18 Reasons You Should NEVER Go To Nevada
SURE, YOU KNOW ALL ABOUT the Las Vegas Strip, but lately you’ve been wondering if there’s more to Nevada. Maybe you’ve heard the rumors that the state has a side that’ll surprise you (without the use of Elvis-impersonating street magicians) and you’re thinking of heading out for a visit.
Before you go, be forewarned: Don’t ignore these 18 reasons why you should NEVER go to Nevada, because they’ll change everything:
1. Honestly, no one has that much time to spend on the wide open road.
Even when it looks like this. Nevada might be made for road trips, but your phone was made for cell signals, and you’ve got emails to read, dangit!
2. You’ll never be able to pedal all of Nevada’s bike trails.
Even if you took your bike out every day through all four seasons, you wouldn’t come close to riding it all. Ugh, why bother?
3. It’s dark.
…Maybe a little too dark. Nevada’s one of the only places left in the nation where you can stand under true dark skies. Drive out to the star trails of Tonopah, where you can see over 7,000 stars on an ideal night, including the Milky Way, the Andromeda Galaxy, and some of the faintest stars visible to the unaided eye. And then there’s Great Basin National Park, which holds an annual Astronomy Festival with campgrounds optimized for stargazing and gigantic telescopes…but nowhere to plug in a night light? Forget it.

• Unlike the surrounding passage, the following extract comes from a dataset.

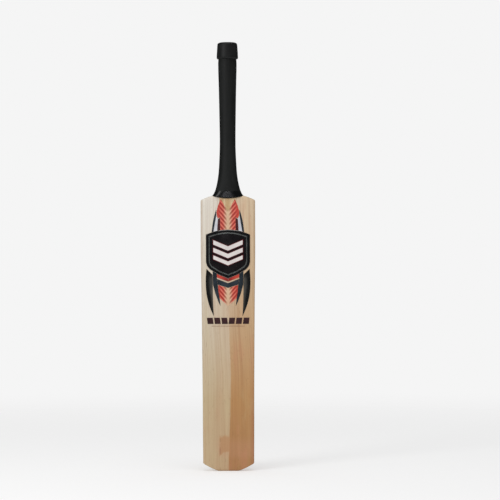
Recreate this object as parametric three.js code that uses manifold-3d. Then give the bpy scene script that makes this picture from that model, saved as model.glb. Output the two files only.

4. You’ll get too mellowed out.
There are more than 300 natural hot springs littered around the state. Soaking in warm, mineral-rich water can be relaxing, sure, but couldn’t you just do that in your bathtub at home?
5. There’s no room in the pants budget.
These days, Las Vegas casinos are out-buffeting each other with increasingly higher quality food. The Bacchanal Buffet is spooning caviar all over your sea bass and oysters, and the Wicked Spoon just keeps giving you bone marrow and rib eye from its in-house butcher. Yup, there’s a buffet war going down in Vegas, with one major casualty: your skinny jeans.
6. The gluttony doesn’t end in Vegas.
The Biggest Little City’s gone on a foodie streak as well. Cruise through Midtown and just try to avoid the plentiful local businesses wanting to serve you plates topped with locally grown, seasonal ingredients – there’s no escape. And when the River Festival, Wing Fest, or the Great Italian Festival come to town, you might as well stay indoors because, it’ll totally ruin your appetite for the food back home.
7. And it isn’t just restricted to food.
Craft breweries and distilleries making magic with locally sourced ingredients are on the rise in Nevada. Frey Ranch, Nevada’s first estate distillery, grows its own grains, juniper berries, and sagebrush to make their hyper-local gin. Juniper berries? Sagebrush? You much prefer that bottom-shelf booze in your fridge. A good drink should make you grimace and cough, right?
8. Wait…no one said anything about snow-covered mountains.
Sure, you can ski across state lines at Heavenly and swap the crowds for lake views and some of the longest runs in Tahoe at Diamond Peak…but you thought it was just flat nothingness in this state and you only packed shorts. This is gonna require a whole shift in world view — not to mention wardrobe — and no one has time for that.
9. Change can be scary.
Come spring, the landscape just up and explodes into color. It’s got a mind of its own and you’ve never been a big fan of change. Or possibly-sentient flora.
10. The state is covered in graffiti.
You might see 10,000- to 15,000-year-old petroglyphs and pictographs on the same paths you’re walking today. Psh, you prefer people marking up your Facebook wall.
11. It’s where neon comes to die.
Old iconic neon signs are living a comfortable retirement at the Neon Museum Boneyard, basically the most incredible junkyard you’ve ever seen. But come on, you can’t even be bothered to visit your retired aunt and uncle.
12. There’s nothing going on in this desert.
13. No wait, I meant there’s too much going on in this desert.
You are impossible to please.
14. You’d prefer not to have an alien encounter.
Even if it’s just with an alien bobblehead doll at the Little A’Le’Inn. If it’s been hanging around near Area 51 in Rachel, you don’t want it near you.
15. The towns here are full of ghosts.
There are more ghost towns to explore than regular towns. No thanks, you prefer your towns ghost-free.
16. All this varied terrain might confuse you. On the one hand, it looks like this:
17. But then it also looks like this:
Is this even all in the same state?
18. You’ll probably never leave.
Welcome to your new, income-tax-free life.